Francois and photographer Edouard Elias, 23, were taken north of the main northern Syrian city of Aleppo on June 6.

Nicolas Henin, a 37-year-old reporter for Le Point magazine, and freelance photographer Pierre Torres, 29, were seized two weeks later, also in the north of the country, at Raqqa.

They were held by the Islamic State of Iraq and the Levant (ISIL), the most radical of Syria's jihadist groups, and the precise conditions of their release remain unclear.

Hollande reiterated that France "does not pay ransoms" for hostages, and said "all is done through negotiation and discussion."

A source close to the matter said French intelligence services had tracked the journalists and were "constantly able to locate them", working to free them with help from the U.S., Britain, Spain and Turkey.

Turkish soldiers found the men abandoned in a no-man's land on the border with Syria overnight Friday to Saturday, blindfolded and with their hands bound.

The soldiers initially thought they were smugglers, but took them to a police station when they realized they were speaking French.

Hollande said France was "proud" to have secured their release, but cautioned that "there are still hostages being held in Syria because they are journalists."

Around 30 foreign journalists covering the Syrian civil war have been seized since the conflict began in March 2011, and many are still missing.

Syria is the most dangerous country for journalists, according to a report released on Wednesday by the New-York based Committee to Protect Journalists, which highlighted the rising number of "targeted killings" of reporters.

French Foreign Minister Laurent Fabius said some of the men's captors spoke French.

"French, Belgians, Italians, Europeans in general have gone there for jihad," he told journalists.

Asked whether they were treated well Henin, his two children in his arms and his voice cracking with emotion, replied: "Not always.
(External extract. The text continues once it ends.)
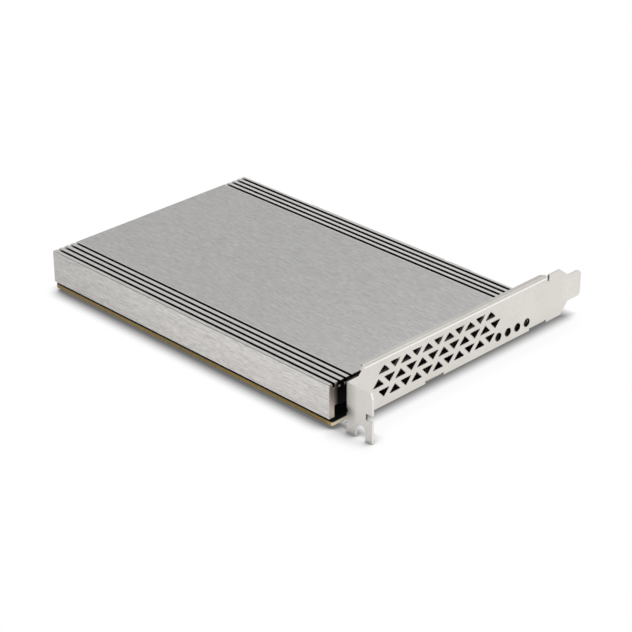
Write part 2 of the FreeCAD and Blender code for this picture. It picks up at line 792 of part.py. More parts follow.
for number, centre in enumerate(bay_centres, 1):
    tag = str(number)
    save("module_socket_" + tag, make_socket(centre))
    save("socket_contacts_" + tag, make_socket_contacts(centre))
    save("module_post_" + tag, make_post(centre))
    save("module_screw_" + tag, make_post_screw(centre))
    save("thermal_pad_" + tag, make_pad(centre))
    save("inductor_" + tag, make_inductor(inductor_spot[0], centre + inductor_spot[1]))
    save("converter_" + tag, make_flat_pack(converter_spot[0], centre + converter_spot[1],
                                            converter_size, converter_height))

save("lamp_block", make_lamp_block())
for number, centre in enumerate(lamp_centres, 1):
    save("lamp_" + str(number), make_lamp(centre))

for number, can_x in enumerate(cans_x, 1):
    base, can = make_can(can_x, strip_middle)
    save("bulk_capacitor_base_" + str(number), base)
    save("bulk_capacitor_can_" + str(number), can)

save("clock_buffer", make_flat_pack(clock_x, strip_middle, clock_size, converter_height))
save("setup_memory", make_memory(memory_x, strip_middle))
save("input_fuse", centred_block(fuse_x, strip_middle, component_face, fuse_size))
save("polymer_capacitors", bay_parts(polymer_size, (polymer_spot,), component_face)
     + bay_parts(polymer_turned, (polymer_turned_spot,), component_face))
save("ceramic_capacitors", bay_parts(chip_small, chip_spots, component_face))
under_row = [(socket_x_back + underside_setback, (i - (underside_chips - 1) / 2) * underside_pitch)
             for i in range(underside_chips)]
save("underside_capacitors", bay_parts(chip_turned, under_row, -chip_turned[2]))
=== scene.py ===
import math

import bpy
from mathutils import Matrix, Vector


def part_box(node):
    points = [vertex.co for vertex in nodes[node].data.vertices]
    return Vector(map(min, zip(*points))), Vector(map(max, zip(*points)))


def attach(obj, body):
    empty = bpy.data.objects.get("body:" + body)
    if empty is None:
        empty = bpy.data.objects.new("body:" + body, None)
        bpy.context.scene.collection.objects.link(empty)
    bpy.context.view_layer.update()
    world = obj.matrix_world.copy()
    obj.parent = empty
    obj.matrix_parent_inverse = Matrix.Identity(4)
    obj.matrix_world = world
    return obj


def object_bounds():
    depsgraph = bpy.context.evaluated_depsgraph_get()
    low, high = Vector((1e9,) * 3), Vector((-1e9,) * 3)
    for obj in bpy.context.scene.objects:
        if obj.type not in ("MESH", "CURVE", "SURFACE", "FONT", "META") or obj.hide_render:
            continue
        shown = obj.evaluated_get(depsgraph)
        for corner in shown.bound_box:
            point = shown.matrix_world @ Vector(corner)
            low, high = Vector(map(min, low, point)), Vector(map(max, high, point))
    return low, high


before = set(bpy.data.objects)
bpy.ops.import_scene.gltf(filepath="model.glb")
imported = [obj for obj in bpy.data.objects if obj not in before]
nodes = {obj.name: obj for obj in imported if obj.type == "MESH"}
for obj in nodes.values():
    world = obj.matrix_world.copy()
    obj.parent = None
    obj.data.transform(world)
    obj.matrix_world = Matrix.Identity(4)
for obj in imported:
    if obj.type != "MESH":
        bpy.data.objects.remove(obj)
cad_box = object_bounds()
MM = 0.001
GROOVE_FIRST = 2.05 * MM        # plate side to the middle of its first groove
GROOVE_PITCH = 2.69 * MM
GROOVED_BAND = 11.3 * MM        # width of the band of grooves and ribs along each side

# ---------------------------------------------------------------- places read from the frame
board_low, board_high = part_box("circuit_board")
plate_low, plate_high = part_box("heat_sink")
floor_z = cad_box[0][2]
TOP = plate_high[2]
FACE = board_high[2]            # component side of the board
UNDER = board_low[2]            # solder side of the board
BAYS = ("1", "2", "3", "4")
LARGE_CAPACITORS = ("bulk_capacitor_base_1", "bulk_capacitor_base_2")
LARGE_CANS = ("bulk_capacitor_can_1", "bulk_capacitor_can_2")


def middle_of(box):
    low, high = box
    return [(low[i] + high[i]) / 2 for i in range(3)]


def middle(name):
    return middle_of(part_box(name))


bay_y = [middle("thermal_pad_" + bay)[1] for bay in BAYS]
post_x = middle("module_post_1")[0]
socket_low, socket_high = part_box("module_socket_1")
# spare holes for the posts of shorter modules, counted back from the longest one's post
LONGEST, SHORTER = 110.0, (60.0, 80.0)
spare_post_x = [post_x + (LONGEST - length) * MM for length in SHORTER]


def islands(name):
    """Boxes of the separate solids in a CAD node, as (low, high), in order along X."""
    mesh = nodes[name].data
    owner = {}
    keys = [tuple(round(c * 1e6) for c in v.co) for v in mesh.vertices]
    for key in keys:
        owner[key] = key

    def root(key):
        while owner[key] != key:
            owner[key] = owner[owner[key]]
            key = owner[key]
        return key

    for edge in mesh.edges:
        a, b = root(keys[edge.vertices[0]]), root(keys[edge.vertices[1]])
        if a != b:
            owner[a] = b
    groups = {}
    for key in owner:
        groups.setdefault(root(key), []).append(key)
    found = []
    for group in groups.values():
        low = [min(p[i] for p in group) * 1e-6 for i in range(3)]
        high = [max(p[i] for p in group) * 1e-6 for i in range(3)]
        found.append((low, high))
    return sorted(found)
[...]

It wasn't always easy."

The reporter said earlier he had managed to escape once, but was recaptured.

"I took the biggest risk three days after my kidnapping, because I escaped. I spent a night in freedom running through the Syrian countryside before my kidnappers caught up with me," Henin told France 24 television.

Recounting the last hours before he was freed, Henin said: "Usually we were not very well fed. But the guards came to our cell and brought us a meal that was better than the usual, and even asked if we wanted to eat more, which never happens.
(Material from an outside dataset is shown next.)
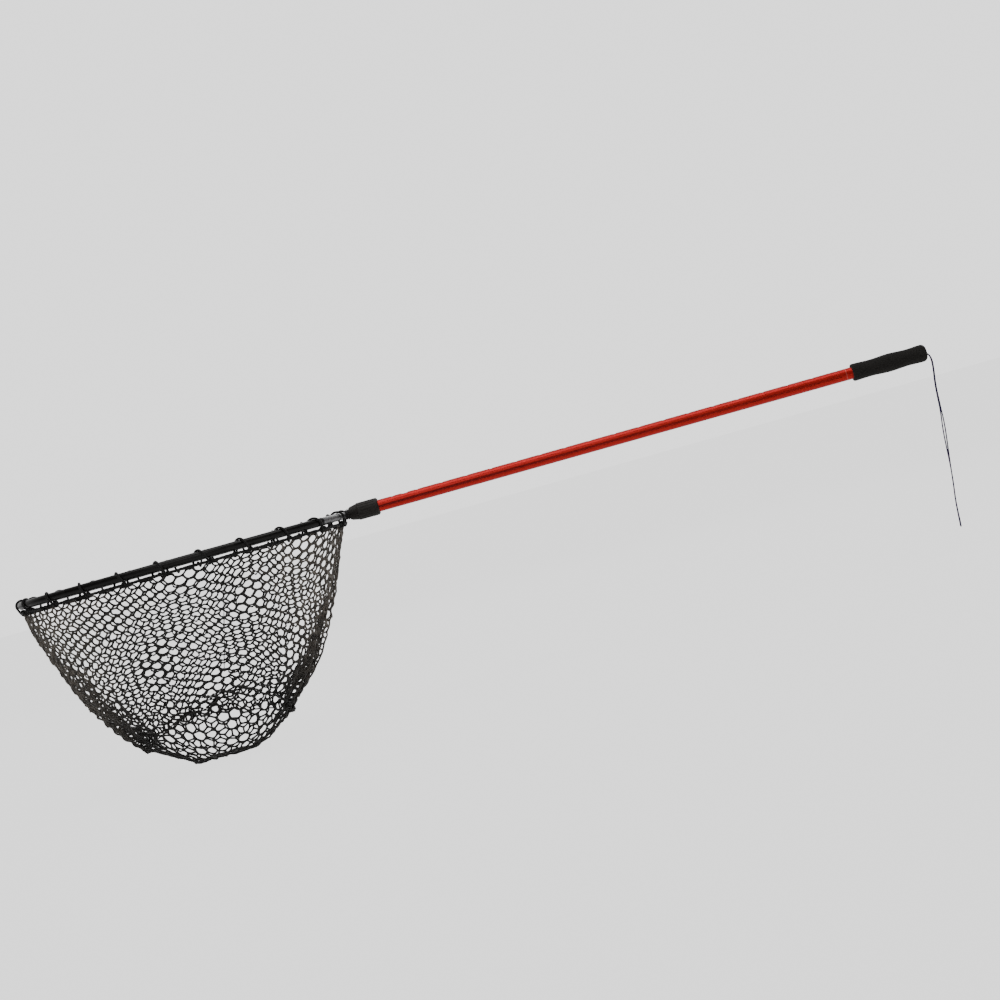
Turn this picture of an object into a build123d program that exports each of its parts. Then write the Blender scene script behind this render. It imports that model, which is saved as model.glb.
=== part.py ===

"So we thought: something's going on. And quite rightly, as we hardly had any time to eat before they came in the next minute to say 'let's go, we're going to the border,'" he recalled.

The group's release was met with outpouring of joy from friends and colleagues, with the head of Europe 1 Denis Olivennes describing emotional scenes in the office.

"It is an immense joy, we are in tears," he said. "We have endured 10 months of terrible anxiety and anguish. Now they are freed, I have no words to describe how it feels."

The four men's release comes a few weeks after two Spanish journalists taken hostage in Syria in September by ISIL also walked free.

Among those still held in Syria are U.S. journalist James Foley, who had been working for Global Post, Agence France-Presse and other international media and went missing in November 2012, and Austin Tice, who disappeared in August the same year.